An ultrasonically levitated non-contact sliding table with the traveling vibrations on fine-ceramic beams

Abstract

This report presents a new design and its performance test for a non-contact sliding table by ultrasonic levitation. A slider is levitated by an acoustic radiation force emitted from two vibrating guide rails, and a flexural traveling wave propagated along the guide rails allows a non-contact transportation of the slider. The reduction of the abrasion and dust generation, high cost performance and simple structure are expected. The profile of the sliding table was designed using the finite element method (FEM) for high levitation and transportation efficiency. The prototype sliding table made of alumina ceramics for obtaining higher machining accuracy and rigidity. A structure consists of a pair of 152-mm-long beams with a triangle cross-section, two bolt-clamped Langevin transducers (BLT) with the diameter of 11 mm and cross-shaped vibration direction converters to permit low height of 11 mm. A slider with the length of 40 mm was designed to fit the two rail guides.

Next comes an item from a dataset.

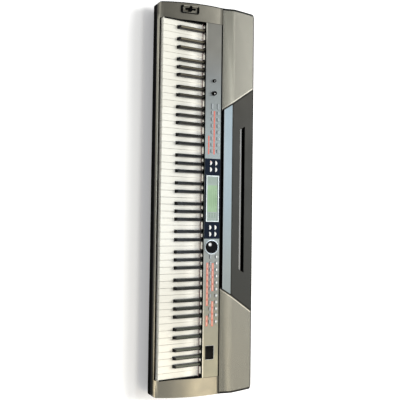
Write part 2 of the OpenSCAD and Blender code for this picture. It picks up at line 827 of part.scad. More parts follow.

The flexural mode standing wave was observed along the guide rail at the resonance frequencies of 89.4 kHz, and the levitation of the slider could be confirmed even if the levitation distance is less than 10 µm. The levitation distance of the slider was measured with increasing the slider's weight, and the levitation force, the levitation rigidity and the displacement amplitude of the levitating slider in the vertical direction were measured to be 4.8 kN/m 2 , 2.5 kN/µm/m 2 and under ±1 µm, respectively, in the case of the levitation distance of 2.2 µm. The non-contact transporting of the slider was achieved with the phased drive of two transducers. By controlling the phase difference, the slider transportation direction could be switched. The maximum thrust and the transportation speed were 1.3 mN and 34.6 mm/s, respectively, in the case of the slider's weight of 107 g.